A la fin du XIXe siècle, la consommation de tabac commence à faire débat en France et les ligues anti-tabac se multiplient. C'est dans ce contexte que le magazine bimensuel "Le Tabac" décide, à la fin de 1890, d'interroger les sommités du Tout-Paris littéraire, artistique, scientifique et mondain, en leur posant la question suivante : "Etes-vous pour ou contre le tabac ?". Les réponses recueillies ont été publiées dans le journal durant toute l'année 1891, puis réunies en 1892 dans un petit ouvrage qui vient tout juste d'être réédité par Les Editions du Sonneur (image ci-contre). Parmi les "contributeurs", une centaine au total, on retrouve notamment Jules Clarétie, Adolphe d'Ennery, Charles Garnier, Paschal Grousset, Pierre Loti, Stephane Mallarmé, Hector Malot, Albert Robida, et bien sûr Jules Verne. On pourrait d'ailleurs se demander ce que notre grand auteur vient faire dans cette galère puisque son épouse, Honorine, déclarait dans une interview(*) publiée un an plus tôt que son mari "ne fum(ait) jamais" !

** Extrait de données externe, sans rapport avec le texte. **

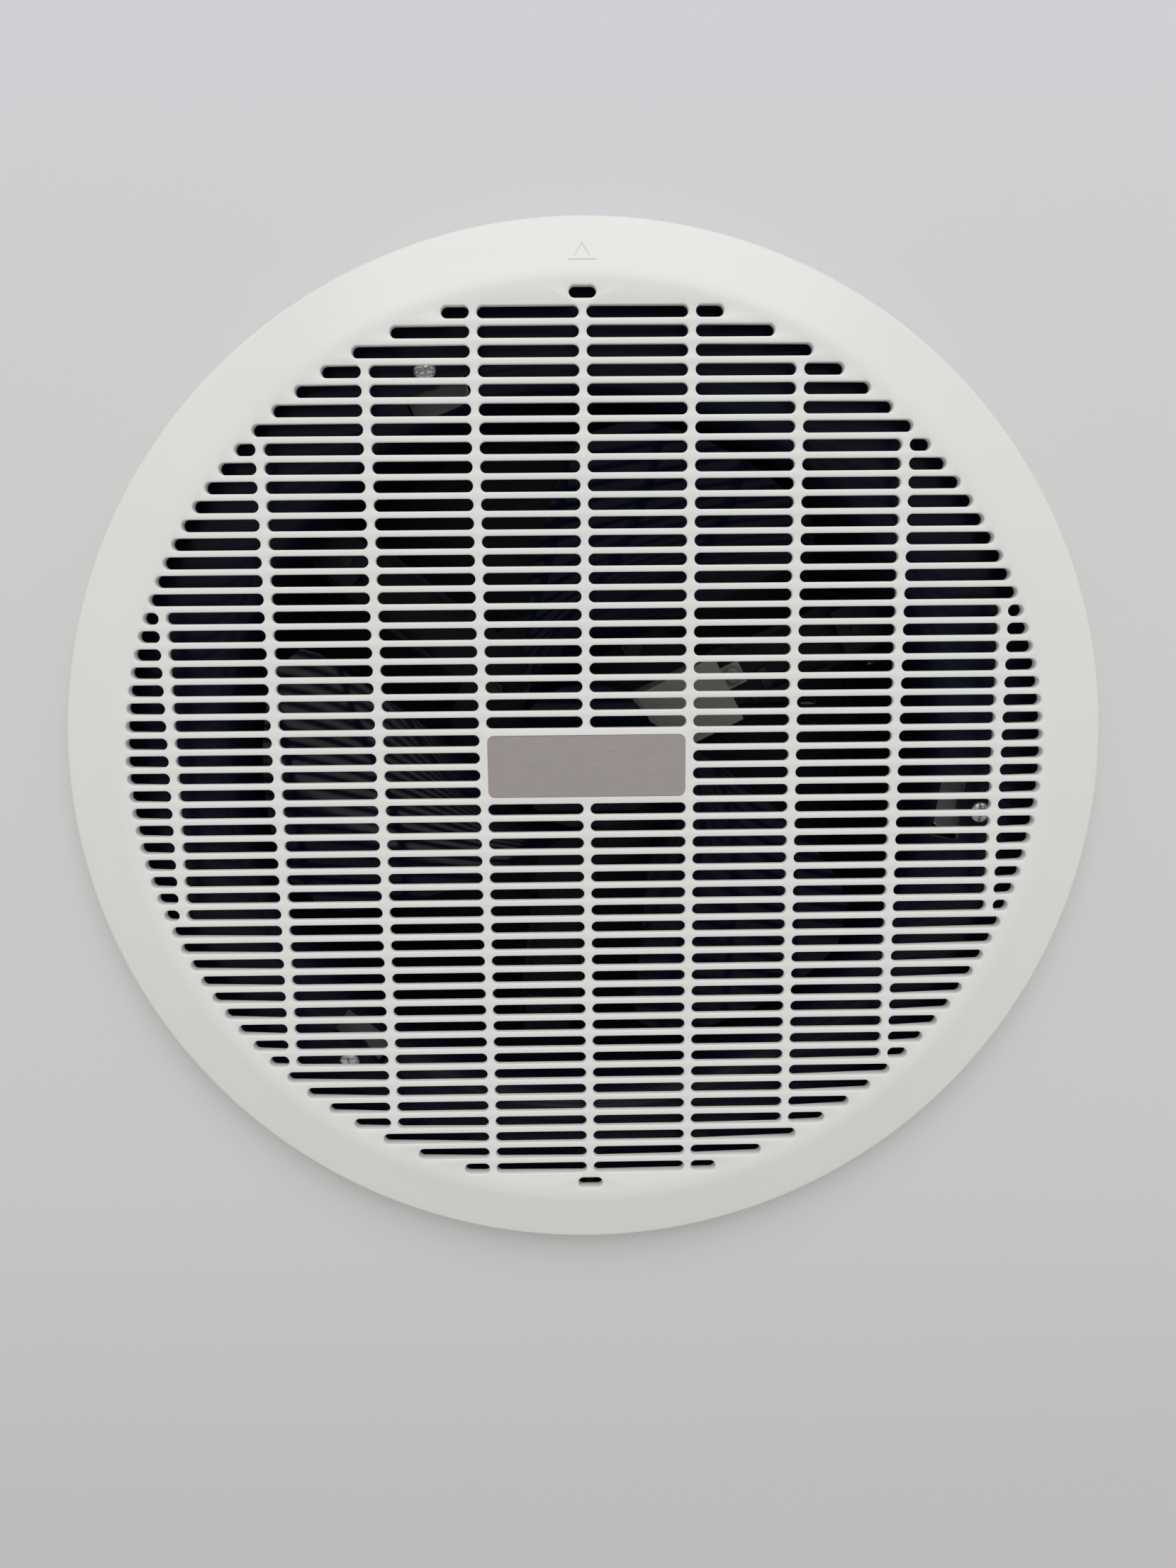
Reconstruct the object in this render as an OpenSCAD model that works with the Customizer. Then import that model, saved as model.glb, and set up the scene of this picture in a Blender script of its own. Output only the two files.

Cependant, s'il est vrai que Jules Verne ne fumait pas lui-même, les fumeurs étaient loin de le laisser indifférent. Dans L'Ile Mystérieuse par exemple, la description de l'addiction de Pencroff, Bonaventure de son prénom, est des plus réalistes. Et que dire de cette véritable apologie du tabac que constitue Kéraban-le-Têtu, un ouvrage dans lequel il va même jusqu'à faire dire à son héros "J'ai pour le tabac une telle prédilection, que j'aimerais mieux mourir que d'y renoncer" ? Quant à savoir si réellement Jules Verne ne fumait pas, sa réponse au journal reste à cet égard assez ambiguë. La voici :
"Le tabac ? Connais pas, n'ayant jamais fumé que les cigares de la Régie !"
Une réponse en forme de boutade certes - les cigares de la Régie Française étaient réputés tellement mauvais à l'époque qu'on les soupçonnait de ne pas être composés de feuilles de tabac mais de feuilles de choux (lire à cet égard l'ouvrage d'Alphonse Allais "Pas de bile !", publié en 1893) - mais une réponse qui semble néanmoins indiquer que Jules Verne ne dédaignait pas un petit cigare de temps en temps...

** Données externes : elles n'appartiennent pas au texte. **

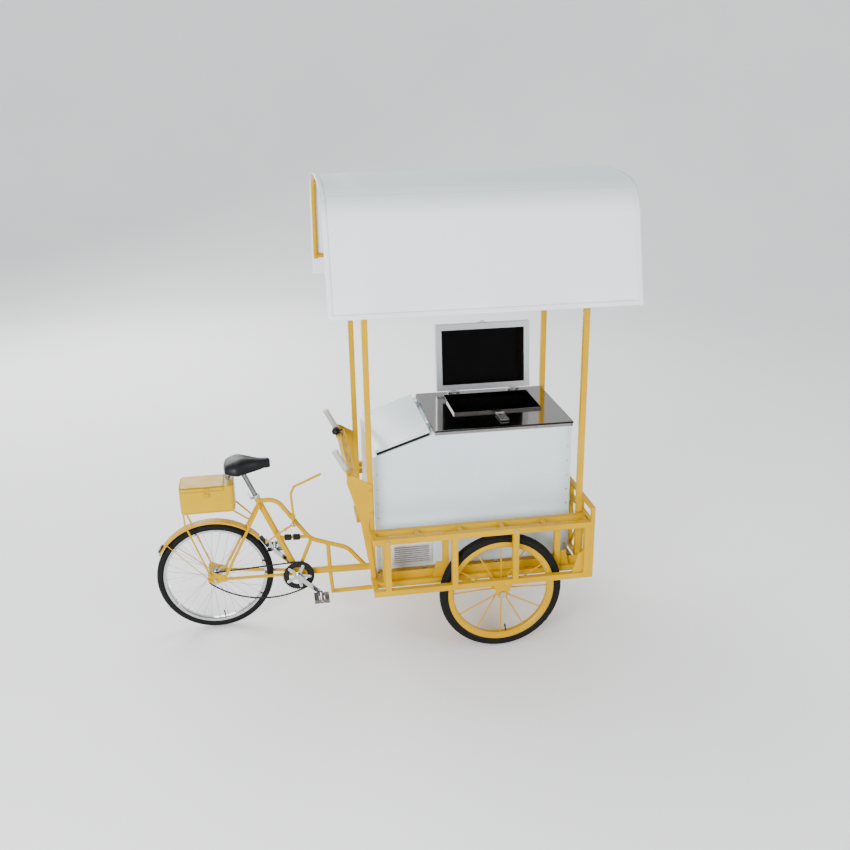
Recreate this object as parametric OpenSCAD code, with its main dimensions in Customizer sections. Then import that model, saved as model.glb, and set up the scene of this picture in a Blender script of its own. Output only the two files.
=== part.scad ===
// Pedal-driven vending cart: a cold cabinet and its canopy ride on a two-wheeled
// platform that steers about a kingpin, pushed by the rear half of a bicycle.
// Millimetres. +X is forward, +Y is the left side, +Z is up. The origin is on the
// ground, below the middle of the cart's box.

/* [Wheels] */
// Outer diameter of the rear wheel
rear_wheel_d = 660; // [560:10:800]
// Width of the rear tyre
rear_tyre_w = 46; // [36:1:56]
// Outer diameter of each front wheel
front_wheel_d = 690; // [570:10:830]
// Width of each front tyre
front_tyre_w = 56; // [44:1:66]
// Number of spokes in the rear wheel
rear_spokes_n = 36; // [20:4:44]
// Number of spokes in each front wheel
front_spokes_n = 12; // [8:2:16]

/* [Cold cabinet] */
// Length of the cabinet, front to back
cabinet_l = 1100; // [910:10:1320]
// Width of the cabinet
cabinet_w = 660; // [550:10:800]
// Height of the cabinet, from the deck to the top of the worktop
cabinet_h = 800; // [660:10:960]
// Length of the sloped rear part, measured along the deck
slope_l = 335; // [280:5:400]
// Height lost by the slope at the rear wall
slope_drop = 110; // [80:5:150]
// Thickness of the outer sheet
skin_t = 3; // [2:0.5:5]
// Thickness of the foam round the liner
foam_t = 55; // [40:5:70]
// Length of the serving opening in the worktop
well_l = 500; // [400:10:600]
// Width of the serving opening in the worktop
well_w = 330; // [260:10:400]
// Distance of the opening's middle from the cart's middle, towards the left
well_y = 75; // [20:5:110]
// How far the main lid laps over the opening on each side
lid_lip = 32; // [20:1:45]
// Thickness of the main lid
lid_t = 40; // [25:1:60]
// Angle at which the main lid rests open
lid_open = 95; // [90:1:105]

/* [Platform] */
// Side of the square tube in the platform and its guards
rail = 32; // [25:1:40]
// Side of the square tube in the canopy's posts
post = 30; // [24:1:36]
// Gap between the cabinet and the tubes beside it
side_gap = 52; // [45:1:70]
// Height of the platform's tubes above the front axle
frame_rise = 60; // [50:1:80]
// Gap between each front tyre and the guard tubes beside it
tyre_gap = 6; // [5:1:20]
// Height of the toe plate above the deck
toe_h = 40; // [20:1:60]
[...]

Pipe Butz-Choquin Jules Verne |
7 commentaires:
Certes dans les entretiens Honorine semble parfois penser plus à la réputation de son mari qu'à la vérité stricte.

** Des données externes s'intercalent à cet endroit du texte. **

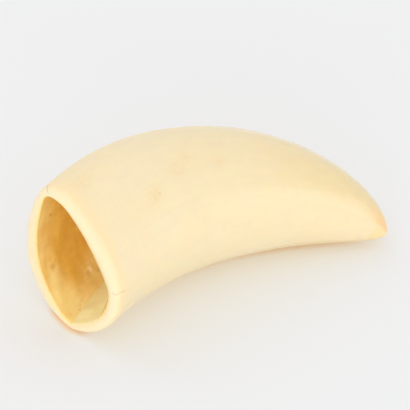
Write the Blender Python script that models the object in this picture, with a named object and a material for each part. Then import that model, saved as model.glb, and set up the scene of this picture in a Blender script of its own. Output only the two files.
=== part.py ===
"""A sperm whale tooth lying on its side, as one solid. Metres, +Z up.

The surface is one loft of closed rings. It runs from the worn tip along the
outside to the open root, over the rounded lip and down the pulp cavity to the
cavity's floor. The tooth is drawn as it grows: the root's centre at the origin,
the centreline leaving it along +X and curling towards -Y. It is then rolled,
pitched and turned to the pose in which it lies, with a small flat at each place
where it touches the surface below.
"""

import math

import bmesh
import bpy
import numpy as np
from mathutils import Matrix, Vector
from mathutils.geometry import interpolate_bezier

# Centreline: its bend in radians over the length, its climb out of the plane of
# the bend as shares of the length, and the hook of the last stretch
TOOTH_LENGTH = 0.150
BEND_AT_ROOT = 1.15
BEND_GROWTH = 0.40
BEND_LATE = 0.06
CLIMB_EARLY = 0.0735
CLIMB_LATE = 0.085
TIP_HOOK = (-0.0031, -0.0025)
HOOK_POWER = 8

# Outside: half width in the plane of the bend, and height across it over width
ROOT_HALF_WIDTH = 0.02833
SWELL = 0.484
TAPER = -0.694
TAPER_LATE = 0.2515
END_POWER = 2.68
END_BLUNTNESS = 0.666
TIP_RADIUS = 0.0014
HEIGHT_RATIO_ROOT = 0.952
HEIGHT_RATIO_GAIN = 0.063

# Uneven root: shallow waves round the section, fading towards the tip, and the
# slant of the open end
ROOT_WAVE_2 = -0.0165
ROOT_WAVE_3 = (0.013, 0.051)
ROOT_WAVE_4 = 0.021
ROOT_WAVE_4_PHASE = math.radians(35.0)
ROOT_DROP = 0.026
ROOT_FADE = 1.5
END_SLANT = 0.366

# Lip and mouth of the pulp cavity, in the plane of the open end: two corners
# joined by a full side and a flatter side
LIP_HEIGHT = 0.0036
LIP_SHARE = 0.72
LIP_CREASE = 0.0004
UPPER_CORNER = (0.0244, 0.0107)
LOWER_CORNER = (-0.0176, -0.0178)
FULL_SIDE = (
    (0.0189, 0.0154),
    (0.0096, 0.0180),
    (-0.0010, 0.0185),
    (-0.0109, 0.0175),
    (-0.0180, 0.0147),
    (-0.0218, 0.0067),
    (-0.0221, -0.0030),
    (-0.0197, -0.0117),
)
FLATTER_SIDE = (
    (-0.0115, -0.0204),
    (-0.0020, -0.0209),
    (0.0086, -0.0176),
    (0.0169, -0.0099),
    (0.0227, 0.0002),
    (0.0252, 0.0069),
)

# Pulp cavity below the mouth
CAVITY_DEPTH = 0.078
CAVITY_TAPER = 1.35

# Pose in which the tooth lies
LIE_ROLL = math.radians(38.0)
LIE_PITCH = math.radians(-6.5)
LIE_TURN = math.radians(57.5)
TOUCH_DEPTH = 0.0002

# Fineness of the loft
FULL_SIDE_STEPS = 27
FLATTER_SIDE_STEPS = 21
TIP_RINGS = 4
OUTSIDE_RINGS = 42
OUTSIDE_CROWDING = 1.25
LIP_RINGS = 6
CAVITY_RINGS = 15

IVORY = (0.87, 0.76, 0.55, 1.0)
IVORY_ROUGHNESS = 0.28


def climb(t):
    """Height of the centreline above the plane of its bend."""
    return TOOTH_LENGTH * (CLIMB_EARLY * t**2 + CLIMB_LATE * t**3) + TIP_HOOK[1] * t**HOOK_POWER


def centreline(t):
    """Place, forward and side directions at share t of the length."""
    fine = np.linspace(0.0, 1.0, 401)
    heading = -(BEND_AT_ROOT * fine + BEND_GROWTH * fine**2 / 2 + BEND_LATE * fine**3 / 3)
    half_step = TOOTH_LENGTH / (len(fine) - 1) / 2
    x = np.concatenate([[0.0], np.cumsum(np.cos(heading[1:]) + np.cos(heading[:-1]))]) * half_step
    y = np.concatenate([[0.0], np.cumsum(np.sin(heading[1:]) + np.sin(heading[:-1]))]) * half_step
    angle = np.interp(t, fine, heading)
    forward = np.array([math.cos(angle), math.sin(angle), 0.0])
    side = np.array([-math.sin(angle), math.cos(angle), 0.0])
    place = np.array([np.interp(t, fine, x), np.interp(t, fine, y), climb(t)])
    return place + TIP_HOOK[0] * t**HOOK_POWER * side, forward, side


def half_width(t):
    """Half width of the outside in the plane of the bend."""
    swell = 1 + SWELL * t + TAPER * t**2 + TAPER_LATE * t**3
    close = max(1 - t**END_POWER, 0.0) ** END_BLUNTNESS
    end = min((1 - t) * TOOTH_LENGTH / TIP_RADIUS, 1.0)
    return ROOT_HALF_WIDTH * swell * close * (1 - (1 - end) ** 2) ** 0.25


def outside_section(t, angle):
    """The outside's section at share t, as offsets to the side and up at each angle."""
    fade = (1 - t) ** ROOT_FADE
    wave = ROOT_WAVE_2 * np.cos(2 * angle)
    wave = wave + ROOT_WAVE_3[0] * np.cos(3 * angle) + ROOT_WAVE_3[1] * np.sin(3 * angle)
    wave = 1 + fade * (wave + ROOT_WAVE_4 * np.cos(4 * (angle - ROOT_WAVE_4_PHASE)))
    width = half_width(t)
    height = width * (HEIGHT_RATIO_ROOT + HEIGHT_RATIO_GAIN * t)
    return np.stack([width * np.cos(angle) * wave, height * (np.sin(angle) * wave - fade * ROOT_DROP)], -1)


def smooth_run(points, steps):
    """A smooth curve through the points, in even steps, without its last point."""
    flat = [Vector((*point, 0.0)) for point in points]
    before = [flat[0]] + flat[:-1]
    after = flat[1:] + [flat[-1]]
    lean = [(b - a) / 6 for a, b in zip(before, after)]
    dense = []
    for i in range(len(flat) - 1):
        dense += interpolate_bezier(flat[i], flat[i] + lean[i], flat[i + 1] - lean[i + 1], flat[i + 1], 24)[:-1]
    dense = np.array([point[:2] for point in dense + [flat[-1]]])
    travelled = np.concatenate([[0.0], np.cumsum(np.linalg.norm(np.diff(dense, axis=0), axis=1))])
    even = np.arange(steps) / steps * travelled[-1]
    return np.stack([np.interp(even, travelled, dense[:, 0]), np.interp(even, travelled, dense[:, 1])], -1)


def mouth_section():
    """The mouth's edge: from the upper corner along the full side, and back along the flatter one."""
    full = smooth_run((UPPER_CORNER, *FULL_SIDE, LOWER_CORNER), FULL_SIDE_STEPS)
    flatter = smooth_run((LOWER_CORNER, *FLATTER_SIDE, UPPER_CORNER), FLATTER_SIDE_STEPS)
    return np.concatenate([full, flatter])


def ring_in_space(t, section):
    """A section's points in space, leaned as the open end is, less and less towards the tip."""
    place, forward, side = centreline(t)
    lean = (1 - t) ** ROOT_FADE * END_SLANT * section[:, :1]
    up = np.array([0.0, 0.0, 1.0])
    return place + section[:, :1] * side + section[:, 1:] * up + lean * forward


def tooth_rings():
    """Every ring in order: tip to root, over the lip and down the cavity."""
    mouth = mouth_section()
    angle = np.arctan2(mouth[:, 1], mouth[:, 0])
    tip_share = TIP_RADIUS / TOOTH_LENGTH
    lip_share = LIP_HEIGHT / TOOTH_LENGTH
    stations = [1 - tip_share * (i / TIP_RINGS) ** 2 for i in range(1, TIP_RINGS + 1)]
    for i in range(1, OUTSIDE_RINGS + 1):
        share = (i / OUTSIDE_RINGS) ** OUTSIDE_CROWDING
        stations.append(1 - tip_share - (1 - tip_share - lip_share) * share)
    rings = [ring_in_space(t, outside_section(t, angle)) for t in stations]
    for i in range(1, LIP_RINGS + 1):
        turn = i / LIP_RINGS * math.pi / 2
        t = lip_share * (1 - math.sin(turn))
        inward = LIP_SHARE * (1 - math.cos(turn))
        rings.append(ring_in_space(t, (1 - inward) * outside_section(t, angle) + inward * mouth))
    for i in range(CAVITY_RINGS):
        depth = LIP_CREASE + (CAVITY_DEPTH - LIP_CREASE) * i / CAVITY_RINGS
        narrow = 1 - (depth / CAVITY_DEPTH) ** CAVITY_TAPER
        rings.append(ring_in_space(depth / TOOTH_LENGTH, narrow * mouth))
    return rings


def lay_down(points):
    """Turned to the lying pose, set on z = 0 with small flats, and centred on its box."""
    pose = Matrix.Rotation(LIE_TURN, 3, "Z") @ Matrix.Rotation(LIE_PITCH, 3, "Y")
    pose = pose @ Matrix.Rotation(LIE_ROLL, 3, "X")
    points = points @ np.array(pose).T
    low = points.min(axis=0)
    high = points.max(axis=0)
    points = points - np.array([(low[0] + high[0]) / 2, (low[1] + high[1]) / 2, low[2] + TOUCH_DEPTH])
    points[:, 2] = np.maximum(points[:, 2], 0.0)
    return points


def loft(rings):
    """One closed mesh through the rings, with a fan on the first and on the last."""
    bm = bmesh.new()
    sides = len(rings[0])
    verts = [bm.verts.new(point) for point in lay_down(np.concatenate(rings))]
    for first in range(0, len(verts) - sides, sides):
        for i in range(sides):
            here = first + i
            beside = first + (i + 1) % sides
            bm.faces.new((verts[here], verts[beside], verts[beside + sides], verts[here + sides]))
    ends = [bm.faces.new(verts[:sides]), bm.faces.new(verts[-sides:])]
    bmesh.ops.poke(bm, faces=ends, center_mode="MEAN")
    bmesh.ops.recalc_face_normals(bm, faces=bm.faces)
    return bm


def ivory():
    material = bpy.data.materials.new("ivory")
    material.use_nodes = True
    shader = material.node_tree.nodes["Principled BSDF"]
    shader.inputs["Base Color"].default_value = IVORY
    shader.inputs["Roughness"].default_value = IVORY_ROUGHNESS
    shader.inputs["Metallic"].default_value = 0.0
    return material


def make_tooth():
    mesh = bpy.data.meshes.new("tooth")
    bm = loft(tooth_rings())
    bm.to_mesh(mesh)
    bm.free()
    mesh.materials.append(ivory())
    mesh.shade_smooth()
    mesh.set_sharp_from_angle(angle=math.radians(50.0))
    tooth = bpy.data.objects.new("tooth", mesh)
    bpy.context.scene.collection.objects.link(tooth)


for old in list(bpy.data.objects):
    bpy.data.objects.remove(old, do_unlink=True)
make_tooth()
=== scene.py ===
import math

import bpy
import numpy as np
from mathutils import Matrix, Vector


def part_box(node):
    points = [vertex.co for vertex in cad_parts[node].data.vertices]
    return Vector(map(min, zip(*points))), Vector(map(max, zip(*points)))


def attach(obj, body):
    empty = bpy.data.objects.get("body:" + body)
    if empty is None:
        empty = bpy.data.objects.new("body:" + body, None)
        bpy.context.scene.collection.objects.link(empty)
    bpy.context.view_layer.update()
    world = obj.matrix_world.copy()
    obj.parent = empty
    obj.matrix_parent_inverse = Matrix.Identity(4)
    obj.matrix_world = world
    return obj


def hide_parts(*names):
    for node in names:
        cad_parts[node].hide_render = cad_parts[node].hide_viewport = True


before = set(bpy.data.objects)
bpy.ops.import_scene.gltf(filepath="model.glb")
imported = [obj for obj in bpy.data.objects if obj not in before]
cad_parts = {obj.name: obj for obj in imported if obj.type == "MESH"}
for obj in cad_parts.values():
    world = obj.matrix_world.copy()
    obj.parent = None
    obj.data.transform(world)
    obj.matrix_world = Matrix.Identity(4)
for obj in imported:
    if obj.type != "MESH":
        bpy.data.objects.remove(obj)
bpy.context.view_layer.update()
print("frame loaded:", sorted(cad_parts))


# Small helpers

def bell(distance, reach):
    # 1 at the middle, falling off smoothly, nearly 0 at twice the reach
    return np.exp(-(distance / reach) ** 2)


def smoothStep(value, start, end):
    # 0 before start, 1 after end, an S between them
    share = np.clip((value - start) / (end - start), 0.0, 1.0)
    return share * share * (3.0 - 2.0 * share)


def wrappedGap(angle, middle):
    # signed gap between two angles, the short way round
    return (angle - middle + np.pi) % (2.0 * np.pi) - np.pi


def waves(along, angle, count, lengths, turns, seed):
    # a smooth random field: a sum of cosines, each with its own wavelength along the tooth and whole
    # number of turns round it, so that it closes on itself; about -1 to 1
    rng = np.random.default_rng(seed)
    total = np.zeros(np.broadcast(along, angle).shape)
    for index in range(count):
        waveLength = rng.uniform(*lengths)
        turn = rng.integers(turns[0], turns[1] + 1)
        sign = rng.choice([-1.0, 1.0])
        phase = rng.uniform(0.0, 2.0 * np.pi)
        total = total + np.cos(2.0 * np.pi * along / waveLength + sign * turn * angle + phase)
    return total / math.sqrt(count)


def storeMask(mesh, name, values):
    # one number for each point, under a name that the materials read
    layer = mesh.attributes.new(name, "FLOAT", "POINT")
    layer.data.foreach_set("value", values.reshape(-1).astype(np.float32))


# The tooth's form: the same driving dimensions as the solid's, in metres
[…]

En tout cas, Verne et Cie ont pris soin de se munir du tabac pour le voyage en Norvège (1861).
Jules Verne fumait modérement ; il a fumé toute sa vie. C'est ce que dit son petit fils dans l'opuscule " vingt mille ronds de fumée" extrait de la revue de la SEITA " flammes et fumées " dans les années 80.
Cher JP ,
là , vous venez de décrocher le Saint Graal !!!!
Un commentaire de Sir William en personne ...
Drôle de personnage cependant ... s' il n'en tenait qu' à mon opinion.........
Cher Passepartout,
Vous reprendrez bien un cigare ?
"Acceptez ce cigare, Monsieur Aronnax, et, bien qu'il ne vienne pas de La Havane, vous en serez content, si vous êtes connaisseur."
Je pris le cigare qui m'était offert, et dont la forme rappelait le londrès; mais il semblait fabriqué avec des feuilles d'or. Je l'allumai à un petit brasero que supportait un élégant pied de bronze, et j'aspirai ses premières bouffées avec la volupté d'un amateur qui n'a pas fumé depuis deux jours.
"C'est excellent, dis-je, mais ce n'est pas du tabac.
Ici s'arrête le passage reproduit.